Il en est résulté cette proposition de loi, que j'ai rapportée devant vous au mois de janvier, avec le soutien de la présidente de la commission des lois constitutionnelles, de la législation et de l'administration générale de la République, Yaël Braun-Pivet, et l'appui de la garde des sceaux d'alors, Nicole Belloubet. Nous avons enrichi le texte et nous l'avons adopté à l'unanimité. Au printemps, sur le rapport de Marie Mercier, le Sénat a fait de même. Et maintenant, au début de l'été, nous allons conclure la procédure législative après une adoption unanime en CMP.
C'est une belle loi, qui devrait améliorer significativement la vie des victimes et faciliter le quotidien des acteurs de terrain. Bien sûr, ce n'est ni un commencement ni un parachèvement, mais aujourd'hui, nous faisons sans conteste un pas dans la bonne direction.
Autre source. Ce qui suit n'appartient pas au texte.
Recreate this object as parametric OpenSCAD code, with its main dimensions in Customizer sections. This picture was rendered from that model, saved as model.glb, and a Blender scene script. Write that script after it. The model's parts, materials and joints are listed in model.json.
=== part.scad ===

Je ne vous cacherai pas, mes chers collègues, mon immense satisfaction d'avoir, à vos côtés et avec votre aide, contribué à cette avancée. J'aurai un dernier mot pour remercier tous ceux qui ont pris part à l'élaboration de ce texte et qui lui permettent d'être un succès : les députés de la majorité qui en ont eu l'initiative, les oppositions qui l'ont enrichi, les sénateurs qui l'ont précisé, le Gouvernement qui l'a soutenu. Il apporte des avancées concrètes, attendues par les acteurs de terrain, pour mieux protéger les victimes de violences conjugales, leurs enfants, et pour mieux condamner les auteurs de ces violences.